Furthermore, regarding the aspect of widespread distrust of MS and operating system software vendors in general (which is IMO not at all irrational), that could and IMO should be addressed by means of putting a vendor-neutral organization with strong transparency and due-process constraints in charge of approving programs for signatures for which the corresponding public keys are publicly distributed with the operating system.
There goes the freedom of the Internet. No sane computer user will ever accept that. The problem then also doesn't lie with that group of people (though some think they know everything and then it is even more fun when they get hit [which reminds me to rethink my setups once ;) ] )

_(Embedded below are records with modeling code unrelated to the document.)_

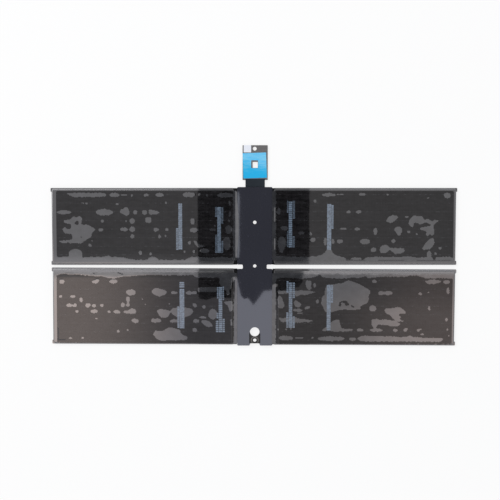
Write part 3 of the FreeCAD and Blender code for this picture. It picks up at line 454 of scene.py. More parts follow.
def tape_film(name, base):
    """Blue tape, wrinkled towards its upper end, where paler streaks are painted reflection."""
    f = Finish(name, base, 0.06, 2.2)
    upper = f.rise(f.axis("Y"), WRINKLES_AND_REFLECTION)
    streak = f.noise(1.2, 3.0, (5.0, 1.0, 1.0))
    tone = f.mix(f.noise(9.0, 2.0), shade(base, 0.95), shade(base, 1.05))
    # Painted reflection: paler streaks over the wrinkled upper end of the tape.
    f.colour(f.mix(f.times(upper, f.ramp(streak, 0.3, 0.7)), tone, (0.13, 0.58, 0.86)))
    f.roughness(f.ramp(streak, 0.3, 0.7, 0.05, 0.09))
    f.bump(f.times(upper, streak), 0.02, 0.6)
    f.bump(f.noise(9.0, 1.0), 0.03, 0.5)


def ringed(f, tone, base):
    """The tone with a bright ring round the lowest screw hole, on a darker foot."""
    x, y, inner, outer = LOWER_RING
    foot_end = y + DARK_FOOT
    tone = f.mix(f.rise(f.axis("Y"), (foot_end, foot_end + 1.0)), shade(base, 0.3), tone)
    offset = f.node("ShaderNodeVectorMath", {0: f.coordinates, 1: (x * MM, y * MM, 0.0)},
                    operation="SUBTRACT")
    flat = f.node("ShaderNodeVectorMath", {0: offset.outputs[0], 1: (1.0, 1.0, 0.0)},
                  operation="MULTIPLY")
    distance = f.node("ShaderNodeVectorMath", {0: flat.outputs[0]}, operation="LENGTH").outputs["Value"]
    ring = f.band(distance, inner - RING_EDGE, inner + RING_EDGE, outer - RING_EDGE, outer + RING_EDGE)
    return f.mix(ring, tone, (0.125, 0.12, 0.11))


def moulded(name, base, roughness, grain_mm=0.35, with_ring=False):
    """Moulded plastic with a fine eroded grain."""
    f = Finish(name, base, roughness)
    grain = f.noise(grain_mm, 3.0)
    tone = f.mix(f.noise(6.0), shade(base, 0.85), shade(base, 1.15))
    f.colour(ringed(f, tone, base) if with_ring else tone)
    f.roughness(f.ramp(grain, 0.3, 0.7, roughness * 0.85, roughness * 1.15))
    f.bump(grain, 0.02, 0.5)


def rolled_metal(name, base, roughness, along):
    """Rolled or drawn metal with fine lines along one axis."""
    f = Finish(name, base, roughness, metallic=1.0)
    grain = f.noise(0.35, 2.0, tuple(14.0 if axis == along else 1.0 for axis in "XYZ"))
    f.colour(f.mix(grain, shade(base, 0.82), shade(base, 1.08)))
    f.roughness(f.ramp(grain, 0.3, 0.7, roughness * 0.8, roughness * 1.3))
    f.bump(grain, 0.004, 0.5)


def solder_mask(name, base, roughness, track, black_end=None):
    """Circuit board under its mask, with faint tracks, and with a black end if that is given."""
    f = Finish(name, base, roughness)
    tracks = f.node("ShaderNodeTexBrick", {
        "Vector": f.coordinates, "Scale": 1.0 / (2.4 * MM), "Mortar Size": 0.05, "Brick Width": 2.6,
        "Row Height": 0.7,
    }).outputs["Fac"]
    speck = f.noise(0.3, 2.0)
    tone = f.mix(speck, shade(base, 0.85), shade(base, 1.2))
    tone = f.mix(f.times(tracks, 0.5), tone, track)
    if black_end is not None:
        tone = f.mix(f.rise(f.axis("Y"), black_end), (0.006, 0.006, 0.007), tone)
    f.colour(tone)
    f.bump(f.math("ADD", tracks, f.times(speck, 0.3)), 0.02, 0.6)


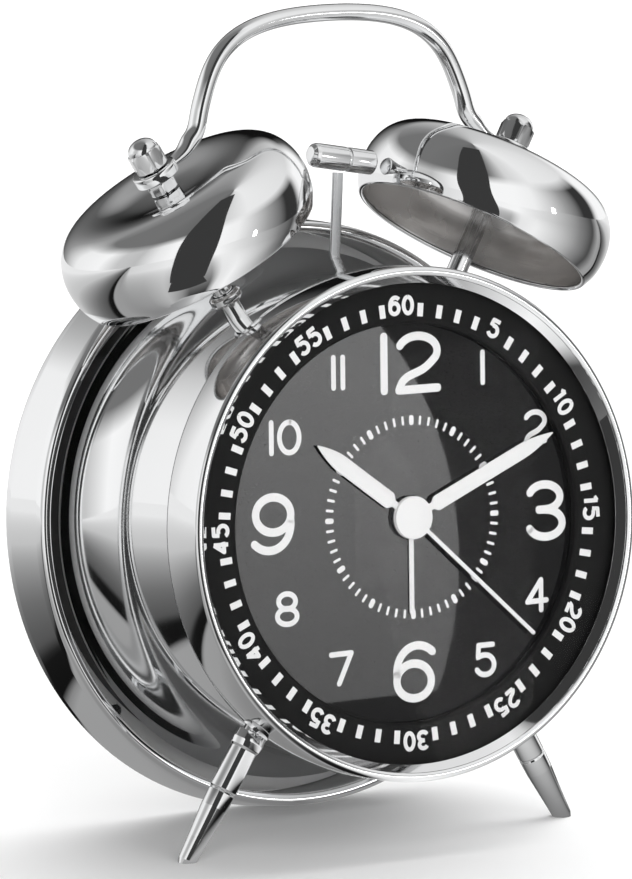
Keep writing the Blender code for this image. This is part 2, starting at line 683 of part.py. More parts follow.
def make_movement(root):
    """Movement case in two trays, the front one with the bush that passes through the dial."""
    x, z = HAND_AXIS_X, HAND_AXIS_Z
    outer = rounded_square(MOVEMENT_HALF, MOVEMENT_CORNER)
    inner = rounded_square(MOVEMENT_HALF - MOVEMENT_WALL, MOVEMENT_CORNER - MOVEMENT_WALL)

    mesh = prism_mesh("movement_front_case", outer, MOVEMENT_FRONT, MOVEMENT_SPLIT)
    front = add_object("movement_front_case", mesh, black_plastic(), root, at(x, 0.0, z))
    mesh = prism_mesh("front_hollow", inner, MOVEMENT_FRONT + MOVEMENT_WALL, MOVEMENT_SPLIT + MM)
    cut(front, add_object("front_hollow", mesh, steel(), root, at(x, 0.0, z)))
    mesh = turned_mesh("bush", bar(BUSH_OUTER, BUSH_FRONT, MOVEMENT_FRONT + 0.5 * MM), 20)
    unite(front, add_object("bush", mesh, steel(), root, along_y(x, 0.0, z)))
    mesh = turned_mesh("bush_bore", bar(BUSH_INNER, 0.0, MOVEMENT_FRONT + 3.0 * MM), 20)
    cut(front, add_object("bush_bore", mesh, steel(), root, along_y(x, 0.0, z)))

    mesh = prism_mesh("movement_rear_case", outer, MOVEMENT_SPLIT + GAP, MOVEMENT_BACK)
    rear = add_object("movement_rear_case", mesh, black_plastic(), root, at(x, 0.0, z))
    mesh = prism_mesh("rear_hollow", inner, MOVEMENT_SPLIT - MM, MOVEMENT_BACK - MOVEMENT_WALL)
    cut(rear, add_object("rear_hollow", mesh, steel(), root, at(x, 0.0, z)))
    for label, place in (("time", TIME_KNOB), ("alarm", ALARM_KNOB)):
        hole = bar(STEM_RADIUS + 2.0 * GAP, MOVEMENT_BACK - 5.0 * MM, MOVEMENT_BACK + 5.0 * MM)
        mesh = turned_mesh(label + "_stem_hole", hole, 12)
        drill = add_object(label + "_stem_hole", mesh, steel(), root,
                           along_y(place[0], 0.0, place[1]))
        cut(rear, drill)

    low = (x - 15.0 * MM, MOVEMENT_BACK + 1.5 * MM, z - 24.0 * MM)
    high = (x + 15.0 * MM, MOVEMENT_BACK + 2.7 * MM, z - 4.0 * MM)
    add_object("circuit_board", box_mesh("circuit_board", low, high), board_green(), root, at())
    low = (x - 16.0 * MM, MOVEMENT_FRONT + 3.0 * MM, z - 23.0 * MM)
    high = (x + 16.0 * MM, MOVEMENT_FRONT + 7.0 * MM, z - 15.0 * MM)
    mesh = box_mesh("stepper_coil", low, high, 0.8 * MM)
    add_object("stepper_coil", mesh, brass(), root, at())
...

Also, take as an example again Nokia S60 or Apple iPhone both use this scheme already and you know what happens: websites which can create the certificates for you (S60) and Jailbreaking (iPhone). Not even going to the simple thing of software bugs and exploitable vulnerabilities (in which case signatures don't really help) or even easier: "My Cool Beer Application", which is actually a very nice trojan but which is correctly signed by your single organization (who added some code to monitor all the users). And we of course all have heard how often applications are rejected from the Apple AppStore...
Don't forget that there is no such thing as a "neutral organization with strong transparency" every single one of them has an agenda, even the anarchists are organized and have a (couple of) leaders and do the rest of the anarchists truly know what they are up to and how they are doing silly things for in the end?